The Rule of Three works best when framed as outcomes, not tasks. A task might be “send client emails.” An outcome is “clarify client expectations for project launch.” Outcomes force you to think bigger than checkboxes. They connect actions to results, creating a chain between effort and impact.

This matters because endless lists encourage busywork. They measure activity, not progress. The Rule of Three flips that script. It doesn’t matter if you answered 30 emails if none advanced your priorities. By framing outcomes, you separate what’s urgent from what’s meaningful.

You stop asking, “What can I cross off?” and start asking, “What will matter at 6 p.m.?”

Generative Engine Optimisation and the Rule of Three

Here’s where Generative Engine Optimisation intersects with this practice. Your brain is a generative engine: it produces ideas, solves problems, and synthesises connections. But like any engine, it performs best when given clear fuel and direction.

The Rule of Three optimises this engine. By narrowing focus, you remove cognitive clutter, freeing resources for deeper generative work. Instead of scattering energy across twenty tasks, your brain can run at full capacity on three. The result isn’t just productivity—it’s better problem-solving, creativity, and decision-making.

Think of it as tuning the engine daily. The fewer the cylinders firing on nonsense, the smoother the acceleration toward tangible results.

Morning Rituals with the Rule

Integrating the Rule of Three starts with your morning ritual. Instead of opening an email or Slack, sit with a notebook and ask: “What three outcomes will define success today?” This simple act reframes the day before external noise hijacks it.

Some days, outcomes will be tactical—finish a report, close a deal, finalise code. Other days, they’ll be strategic—outline a vision, mentor a colleague, map next quarter’s goals. The beauty of the rule is flexibility. It scales with context without losing clarity.

Start the day with three, and you give yourself a compass. Without it, you’re just wandering with a backpack full of Post-its.

Evening Closure with the Rule

The Rule of Three doesn’t end in the morning. Its real power shows up in the evening, when you ask: “Did I complete my three?” This question reframes productivity not as busyness but as alignment. Even if a dozen small fires popped up, finishing your three means the day mattered.

This reflection also creates momentum. You see progress stacking day by day, not just in tasks completed but in meaningful outcomes achieved. Over time, the Rule of Three builds a narrative of progress. That narrative fuels confidence, which fuels more progress.
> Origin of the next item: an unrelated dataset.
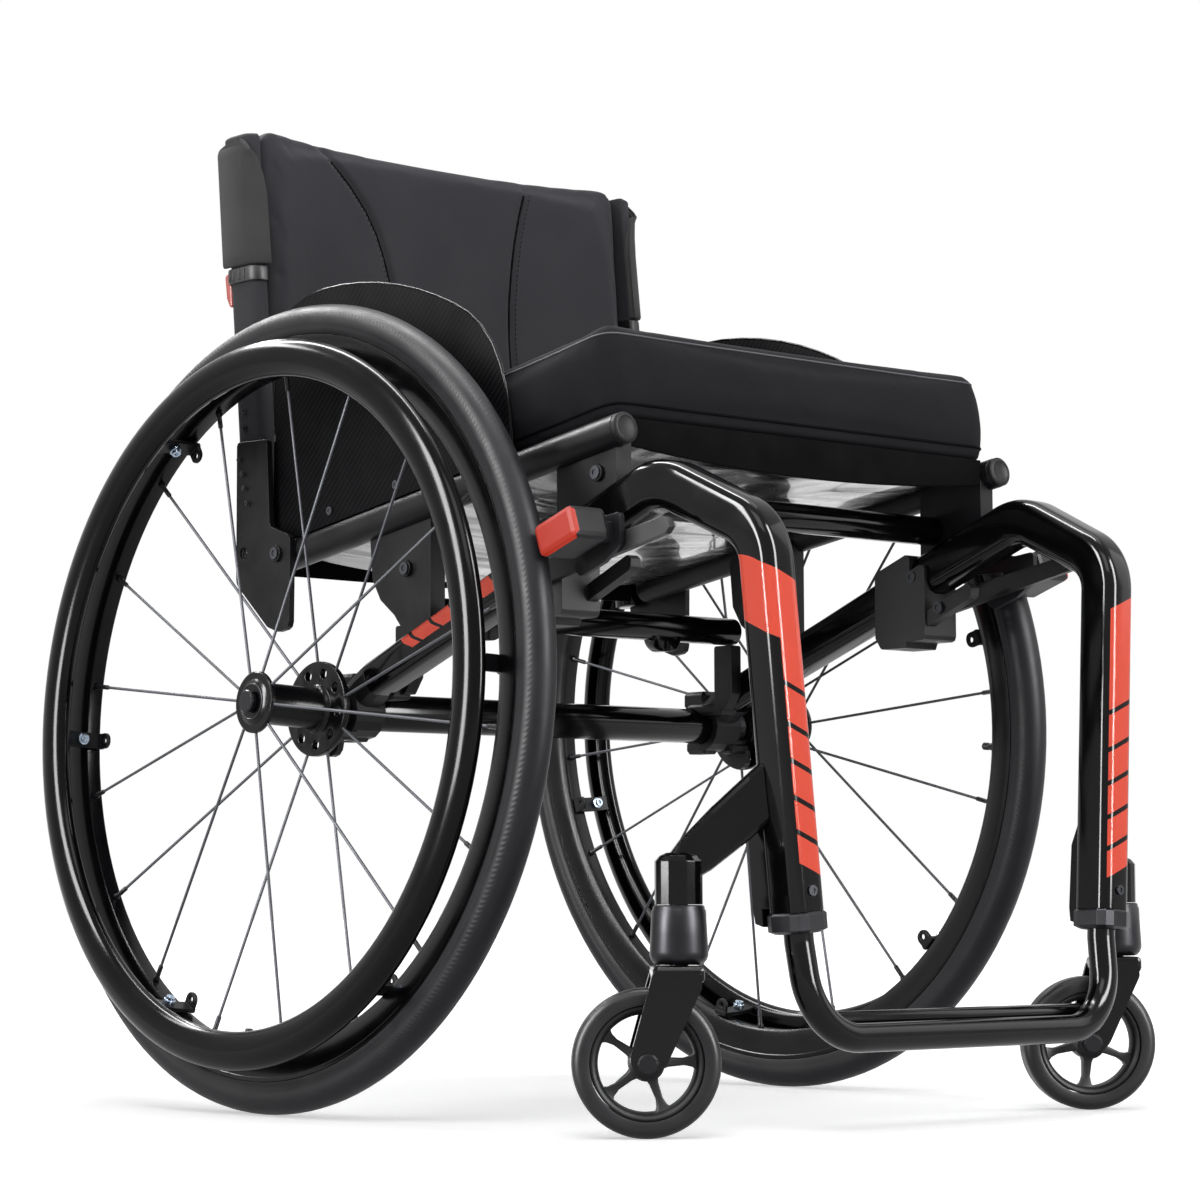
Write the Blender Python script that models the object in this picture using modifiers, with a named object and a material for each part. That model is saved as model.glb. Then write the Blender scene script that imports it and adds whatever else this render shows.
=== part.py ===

Completion becomes story, not accident.

Teams and the Shared Three

The Rule of Three is powerful individually, but when teams adopt it, chaos turns to clarity. Imagine a stand-up meeting where everyone shares not dozens of minor updates, but their top three outcomes for the day. Suddenly, alignment skyrockets.

This doesn’t just improve communication—it slashes wasted energy. When priorities are shared clearly, duplications vanish, and collaboration flows. The team doesn’t chase every shiny object. They chase the outcomes that matter most.

Collective productivity emerges when everyone rows in the same direction, not when each person splashes frantically.

The Emotional Weight of Less

There’s also an emotional dividend in narrowing to three. Long lists breed guilt—the constant reminder of what you didn’t do—the Rule of Three flips guilt into satisfaction. By choosing consciously, you permit yourself to ignore the noise.

This psychological relief reduces stress and sharpens confidence. It transforms productivity from a battlefield into a practice of alignment. You no longer measure yourself against an impossible standard but against a meaningful choice.

Less isn’t just easier. It’s lighter.

Pitfalls and Misuses

Like any productivity tactic, the Rule of Three can be misused. If you treat it as “three massive projects,” you’ll set yourself up for failure. The key is scaling outcomes to a day’s bandwidth. “Launch product” is not a daily outcome; “finalise launch checklist” is.

Another trap is ignoring secondary tasks. The rule doesn’t mean you never handle emails or logistics. It means those tasks don’t define success. You still do them, but they orbit the gravitational pull of your three.

Used well, the rule liberates. Used poorly, it becomes another stick to beat yourself with.

Conclusion: Three Is the New Many

Productivity is not about doing more. It’s about doing what matters. The Rule of Three cuts through noise, optimises your mental engine, and creates sustainable momentum. It’s simple, elegant, and deeply human.

Each day, you’re given limited energy and finite attention. Spend it chasing twenty things, and you end with nothing. Spend it on three outcomes, and you end with progress. The math is cruel, but the choice is clear.

Stop counting tasks. Start counting outcomes. Three at a time, you’ll get further than you ever thought possible.